→ **Items from a data source**

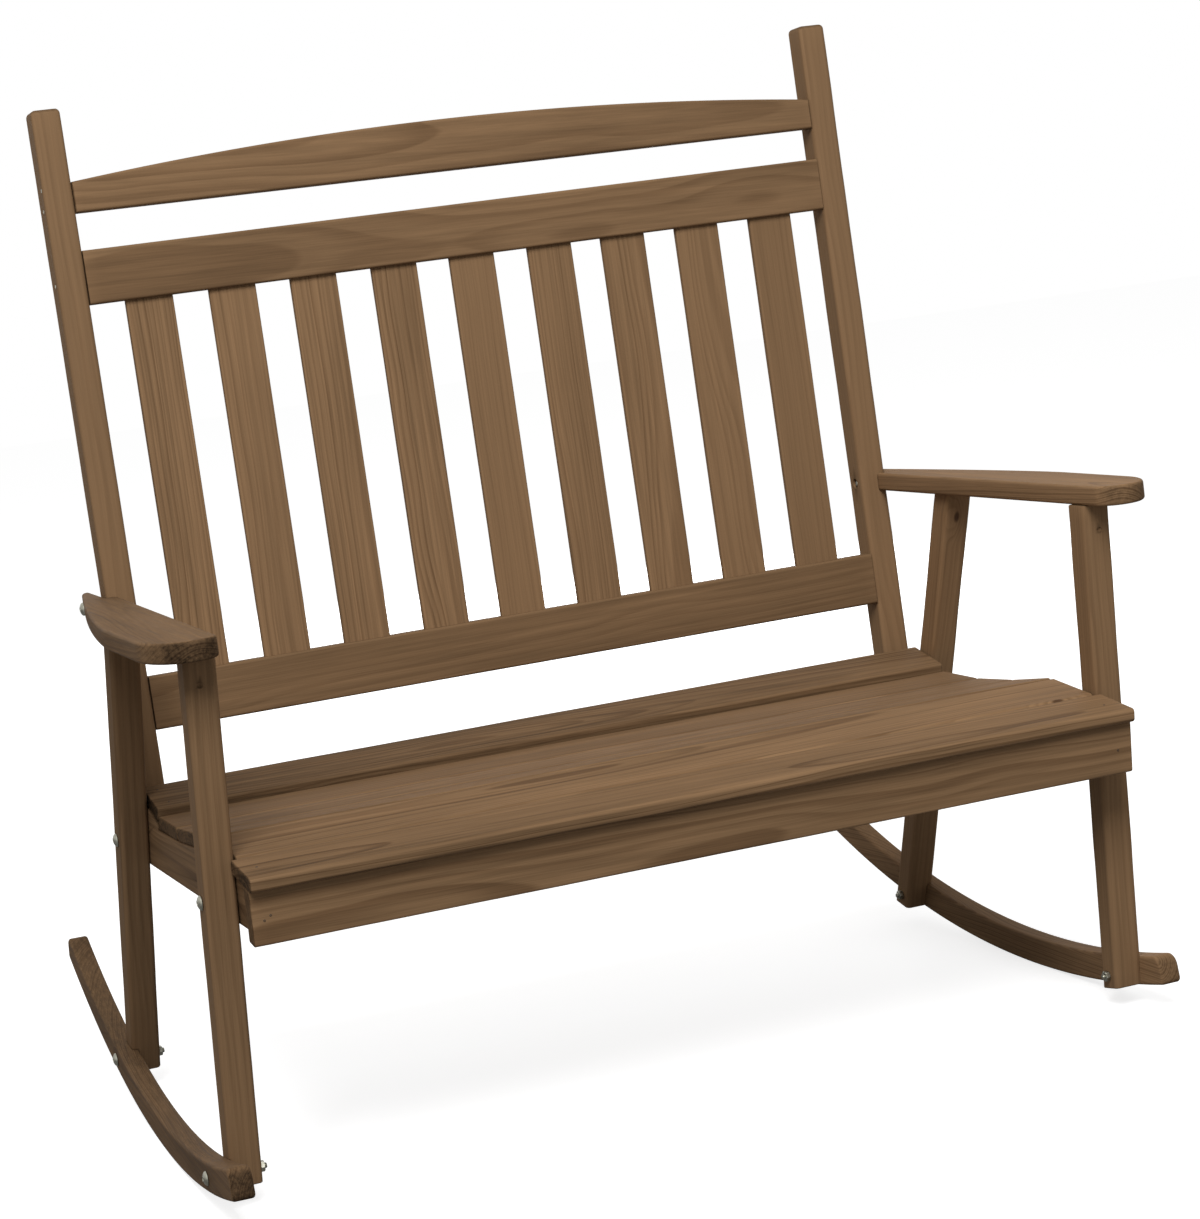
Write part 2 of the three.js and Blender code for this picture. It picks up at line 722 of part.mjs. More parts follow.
// Angle about X that puts the centre of mass straight below the centre of the rocker arcs
function balanceAngle(group) {
  let mass = 0;
  const moment = new THREE.Vector3();
  group.updateMatrixWorld(true);
  group.traverse((o) => {
    if (!o.isMesh) return;
    const part = massOf(o);
    mass += part.mass;
    moment.add(part.moment);
  });
  const centre = moment.divideScalar(mass);
  return Math.atan2(rockerCentre.y - centre.y, rockerCentre.z - centre.z);
}

const bench = new THREE.Group();
const right = sideAssembly("right");
const left = sideAssembly("left");
left.scale.x = -1;
bench.add(right, left, backAssembly(), seatAssembly());
bench.rotation.x = balanceAngle(bench);

// Stand it on the floor with the origin at the bottom centre
const box = new THREE.Box3().setFromObject(bench, true);
bench.position.y -= (box.min.y + box.max.y) / 2;
bench.position.z -= box.min.z;

const root = new THREE.Group();
root.add(bench);
export default root;
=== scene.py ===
# %% Load the frame
import itertools
import math

import bmesh
import bpy
import numpy as np
from mathutils import Matrix, Vector


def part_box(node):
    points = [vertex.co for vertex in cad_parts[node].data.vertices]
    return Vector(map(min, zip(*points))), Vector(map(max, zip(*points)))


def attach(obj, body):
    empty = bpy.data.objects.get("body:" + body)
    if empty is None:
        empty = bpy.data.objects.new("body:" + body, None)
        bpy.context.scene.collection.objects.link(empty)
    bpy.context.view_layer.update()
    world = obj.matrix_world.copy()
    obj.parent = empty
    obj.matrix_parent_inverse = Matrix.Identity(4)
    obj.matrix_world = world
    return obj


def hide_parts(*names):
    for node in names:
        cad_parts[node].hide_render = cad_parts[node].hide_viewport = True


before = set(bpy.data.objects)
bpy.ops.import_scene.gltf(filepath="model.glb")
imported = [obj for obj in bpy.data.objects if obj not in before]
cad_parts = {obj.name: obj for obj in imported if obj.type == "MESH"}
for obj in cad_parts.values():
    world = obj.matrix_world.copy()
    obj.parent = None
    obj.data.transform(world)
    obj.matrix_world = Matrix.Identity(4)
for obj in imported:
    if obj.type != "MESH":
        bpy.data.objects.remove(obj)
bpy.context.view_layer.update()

print("CAD nodes:", len(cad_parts))

# %% [markdown]
# A porch rocking bench, made from planed and stained pine boards that are bolted together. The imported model
# gives the place and size of every board, but its faces are plain and its edges are coarse. Bevelling those
# meshes would round the notches and holes too, so each board is made again here as a smooth surface in the
# same place, and its edges then catch the light as sanded wood does. First a helper reads a board's own
# directions out of its CAD node. A person would lay a ruler on its flat sides; here the area that faces each
# way is added up, and the largest sum is a flat side.

# %% Read a board out of its CAD node
MM = 0.001
SLIVER = (0.01 * MM) ** 2
# Cosines of the angle between two ways that are near each other, square to each other, or the same.
NEAR_HINT, SQUARE, SAME_WAY = 0.7, 0.05, 0.9999
END_DEPTH = 2 * MM


def points_of(mesh):
    """The mesh's points, one to a row."""
    points = np.empty(3 * len(mesh.vertices), np.float32)
    mesh.vertices.foreach_get("co", points)
    return points.reshape(-1, 3).astype(float)


def corners_of(node):
    """Points of a CAD node, and the middle, area and facing of each of its triangles that has an area."""
    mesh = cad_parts[node].data
    mesh.calc_loop_triangles()
    index = np.empty(3 * len(mesh.loop_triangles), np.int32)
    mesh.loop_triangles.foreach_get("vertices", index)
    points = points_of(mesh)
    a, b, c = points[index.reshape(-1, 3)].transpose(1, 0, 2)
    cross = np.cross(b - a, c - a)
    twice = np.linalg.norm(cross, axis=1)
    keep = twice > SLIVER
    return points, ((a + b + c) / 3)[keep], twice[keep] / 2, cross[keep] / twice[keep, None]


def unit(vector):
    return np.array(vector, float) / np.linalg.norm(vector)


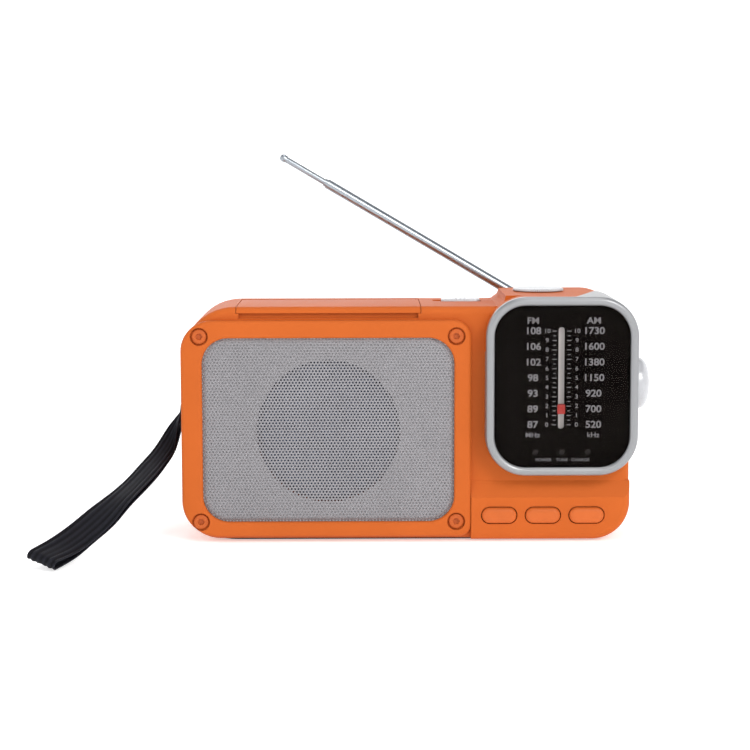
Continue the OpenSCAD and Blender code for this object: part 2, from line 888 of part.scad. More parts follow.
module dynamo_rotor() {
    color("peru") {
        rod_y(-10.5, 2.2, dynamo_x, dynamo_z, 7.4);
        rod_y(2, 8.6, dynamo_x, dynamo_z, 1);
        slab(5.4, 8.6) translate([dynamo_x, dynamo_z]) rotate(train_angle + 180 + 180 / pinion_teeth)
            gear_outline(pinion_teeth, fine_module, 0.9, 1);
    }
}

// wrist strap

module strap_bar() {
    color("gainsboro") rod_y(-5.5, 11.5, bar_x, bar_z, 1);
}

function unit(v) = v / norm(v);
function pick(list, i) = list[min(max(i, 0), len(list) - 1)];
// Catmull-Rom curve through a list of points
function curve(list, i, t) = let (a = pick(list, i - 1), b = pick(list, i), c = pick(list, i + 1), d = pick(list, i + 2))
    0.5 * (2 * b + (c - a) * t + (2 * a - 5 * b + 4 * c - d) * t * t + (3 * b - a - 3 * c + d) * t * t * t);
function along(list, k) = curve(list, min(floor(k / strap_steps), len(list) - 2),
    k / strap_steps - min(floor(k / strap_steps), len(list) - 2));

module strap() {
    last = (len(strap_upper) - 1) * strap_steps;
    rings = [for (k = [0:last]) let (
        up = along(strap_upper, k), low = along(strap_lower, k),
        ahead = along(strap_upper, min(k + 1, last)) + along(strap_lower, min(k + 1, last)),
        behind = along(strap_upper, max(k - 1, 0)) + along(strap_lower, max(k - 1, 0)),
        n = unit(cross(ahead - behind, low - up)) * strap_t / 2)
        [up + n, low + n, low - n, up - n]];
    points = [for (ring = rings) for (p = ring) p];
    sides = [for (k = [0:last - 1]) for (s = [0:3]) for (t = [0:1])
        t == 0 ? [4 * k + s, 4 * k + (s + 1) % 4, 4 * k + 4 + s]
            : [4 * k + (s + 1) % 4, 4 * k + 4 + (s + 1) % 4, 4 * k + 4 + s]];
    ends = [[3, 2, 1], [3, 1, 0], [4 * last, 4 * last + 1, 4 * last + 2], [4 * last, 4 * last + 2, 4 * last + 3]];
    color("black") {
        polyhedron(points, concat(sides, ends), convexity = 6);
        difference() {
            rod_y(strap_y - strap_w / 2, strap_y + strap_w / 2, bar_x, bar_z, 2.4);
            rod_y(strap_y - strap_w, strap_y + strap_w, bar_x, bar_z, 1.1);
        }
    }
}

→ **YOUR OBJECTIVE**
Each line above must be printed exactly as it appears.

→ **SOLUTION TO THE PROBLEM**
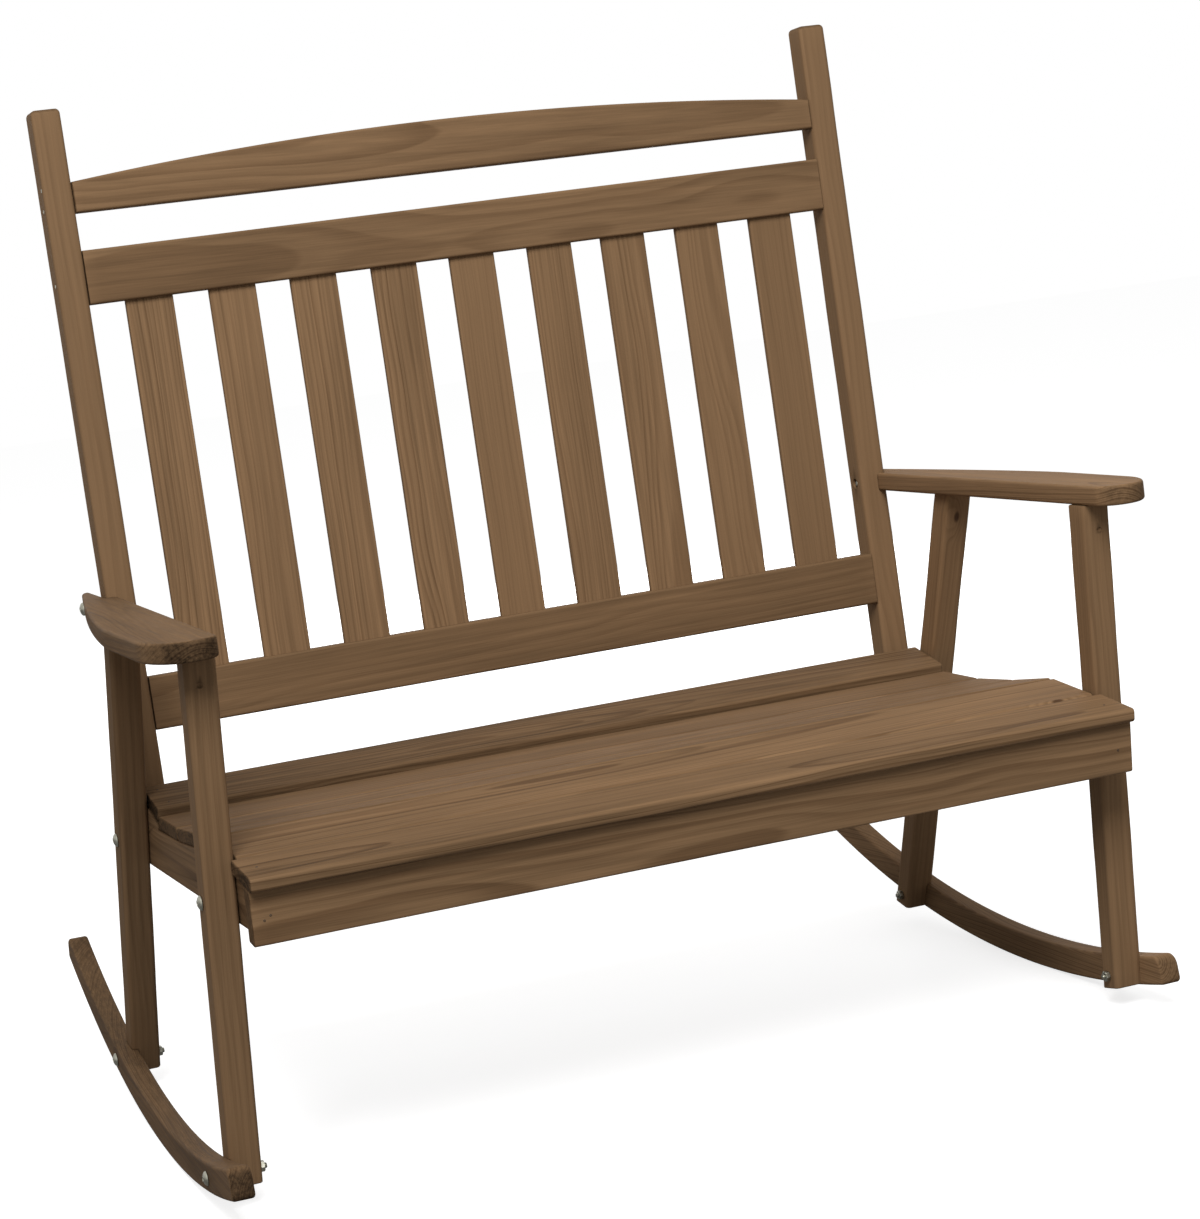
Write part 2 of the three.js and Blender code for this picture. It picks up at line 722 of part.mjs. More parts follow.
// Angle about X that puts the centre of mass straight below the centre of the rocker arcs
function balanceAngle(group) {
  let mass = 0;
  const moment = new THREE.Vector3();
  group.updateMatrixWorld(true);
  group.traverse((o) => {
    if (!o.isMesh) return;
    const part = massOf(o);
    mass += part.mass;
    moment.add(part.moment);
  });
  const centre = moment.divideScalar(mass);
  return Math.atan2(rockerCentre.y - centre.y, rockerCentre.z - centre.z);
}

const bench = new THREE.Group();
const right = sideAssembly("right");
const left = sideAssembly("left");
left.scale.x = -1;
bench.add(right, left, backAssembly(), seatAssembly());
bench.rotation.x = balanceAngle(bench);

// Stand it on the floor with the origin at the bottom centre
const box = new THREE.Box3().setFromObject(bench, true);
bench.position.y -= (box.min.y + box.max.y) / 2;
bench.position.z -= box.min.z;

const root = new THREE.Group();
root.add(bench);
export default root;
=== scene.py ===
# %% Load the frame
import itertools
import math

import bmesh
import bpy
import numpy as np
from mathutils import Matrix, Vector


def part_box(node):
    points = [vertex.co for vertex in cad_parts[node].data.vertices]
    return Vector(map(min, zip(*points))), Vector(map(max, zip(*points)))


def attach(obj, body):
    empty = bpy.data.objects.get("body:" + body)
    if empty is None:
        empty = bpy.data.objects.new("body:" + body, None)
        bpy.context.scene.collection.objects.link(empty)
    bpy.context.view_layer.update()
    world = obj.matrix_world.copy()
    obj.parent = empty
    obj.matrix_parent_inverse = Matrix.Identity(4)
    obj.matrix_world = world
    return obj


def hide_parts(*names):
    for node in names:
        cad_parts[node].hide_render = cad_parts[node].hide_viewport = True


before = set(bpy.data.objects)
bpy.ops.import_scene.gltf(filepath="model.glb")
imported = [obj for obj in bpy.data.objects if obj not in before]
cad_parts = {obj.name: obj for obj in imported if obj.type == "MESH"}
for obj in cad_parts.values():
    world = obj.matrix_world.copy()
    obj.parent = None
    obj.data.transform(world)
    obj.matrix_world = Matrix.Identity(4)
for obj in imported:
    if obj.type != "MESH":
        bpy.data.objects.remove(obj)
bpy.context.view_layer.update()

print("CAD nodes:", len(cad_parts))

# %% [markdown]
# A porch rocking bench, made from planed and stained pine boards that are bolted together. The imported model
# gives the place and size of every board, but its faces are plain and its edges are coarse. Bevelling those
# meshes would round the notches and holes too, so each board is made again here as a smooth surface in the
# same place, and its edges then catch the light as sanded wood does. First a helper reads a board's own
# directions out of its CAD node. A person would lay a ruler on its flat sides; here the area that faces each
# way is added up, and the largest sum is a flat side.

# %% Read a board out of its CAD node
MM = 0.001
SLIVER = (0.01 * MM) ** 2
# Cosines of the angle between two ways that are near each other, square to each other, or the same.
NEAR_HINT, SQUARE, SAME_WAY = 0.7, 0.05, 0.9999
END_DEPTH = 2 * MM


def points_of(mesh):
    """The mesh's points, one to a row."""
    points = np.empty(3 * len(mesh.vertices), np.float32)
    mesh.vertices.foreach_get("co", points)
    return points.reshape(-1, 3).astype(float)


def corners_of(node):
    """Points of a CAD node, and the middle, area and facing of each of its triangles that has an area."""
    mesh = cad_parts[node].data
    mesh.calc_loop_triangles()
    index = np.empty(3 * len(mesh.loop_triangles), np.int32)
    mesh.loop_triangles.foreach_get("vertices", index)
    points = points_of(mesh)
    a, b, c = points[index.reshape(-1, 3)].transpose(1, 0, 2)
    cross = np.cross(b - a, c - a)
    twice = np.linalg.norm(cross, axis=1)
    keep = twice > SLIVER
    return points, ((a + b + c) / 3)[keep], twice[keep] / 2, cross[keep] / twice[keep, None]


def unit(vector):
    return np.array(vector, float) / np.linalg.norm(vector)


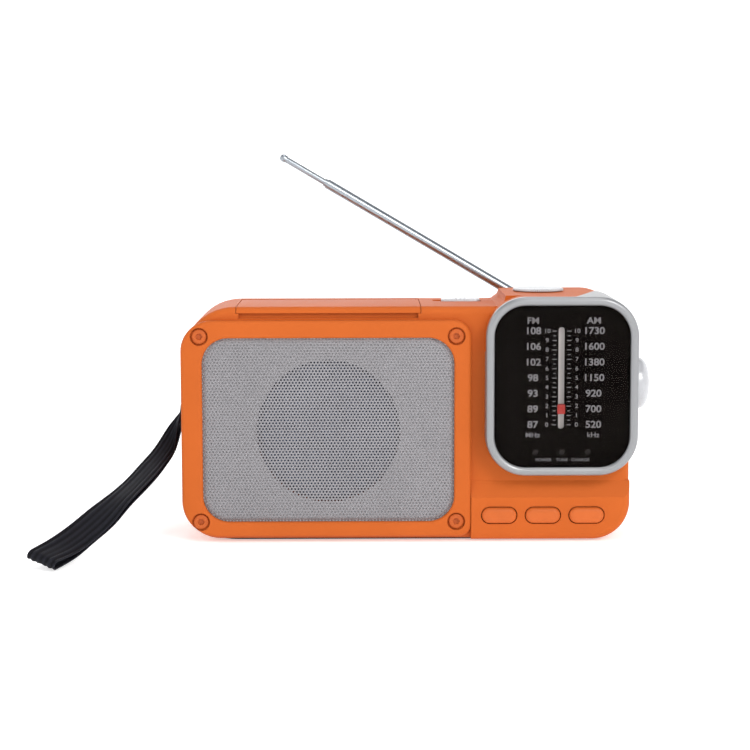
Continue the OpenSCAD and Blender code for this object: part 2, from line 888 of part.scad. More parts follow.
module dynamo_rotor() {
    color("peru") {
        rod_y(-10.5, 2.2, dynamo_x, dynamo_z, 7.4);
        rod_y(2, 8.6, dynamo_x, dynamo_z, 1);
        slab(5.4, 8.6) translate([dynamo_x, dynamo_z]) rotate(train_angle + 180 + 180 / pinion_teeth)
            gear_outline(pinion_teeth, fine_module, 0.9, 1);
    }
}

// wrist strap

module strap_bar() {
    color("gainsboro") rod_y(-5.5, 11.5, bar_x, bar_z, 1);
}

function unit(v) = v / norm(v);
function pick(list, i) = list[min(max(i, 0), len(list) - 1)];
// Catmull-Rom curve through a list of points
function curve(list, i, t) = let (a = pick(list, i - 1), b = pick(list, i), c = pick(list, i + 1), d = pick(list, i + 2))
    0.5 * (2 * b + (c - a) * t + (2 * a - 5 * b + 4 * c - d) * t * t + (3 * b - a - 3 * c + d) * t * t * t);
function along(list, k) = curve(list, min(floor(k / strap_steps), len(list) - 2),
    k / strap_steps - min(floor(k / strap_steps), len(list) - 2));

module strap() {
    last = (len(strap_upper) - 1) * strap_steps;
    rings = [for (k = [0:last]) let (
        up = along(strap_upper, k), low = along(strap_lower, k),
        ahead = along(strap_upper, min(k + 1, last)) + along(strap_lower, min(k + 1, last)),
        behind = along(strap_upper, max(k - 1, 0)) + along(strap_lower, max(k - 1, 0)),
        n = unit(cross(ahead - behind, low - up)) * strap_t / 2)
        [up + n, low + n, low - n, up - n]];
    points = [for (ring = rings) for (p = ring) p];
    sides = [for (k = [0:last - 1]) for (s = [0:3]) for (t = [0:1])
        t == 0 ? [4 * k + s, 4 * k + (s + 1) % 4, 4 * k + 4 + s]
            : [4 * k + (s + 1) % 4, 4 * k + 4 + (s + 1) % 4, 4 * k + 4 + s]];
    ends = [[3, 2, 1], [3, 1, 0], [4 * last, 4 * last + 1, 4 * last + 2], [4 * last, 4 * last + 2, 4 * last + 3]];
    color("black") {
        polyhedron(points, concat(sides, ends), convexity = 6);
        difference() {
            rod_y(strap_y - strap_w / 2, strap_y + strap_w / 2, bar_x, bar_z, 2.4);
            rod_y(strap_y - strap_w, strap_y + strap_w, bar_x, bar_z, 1.1);
        }
    }
}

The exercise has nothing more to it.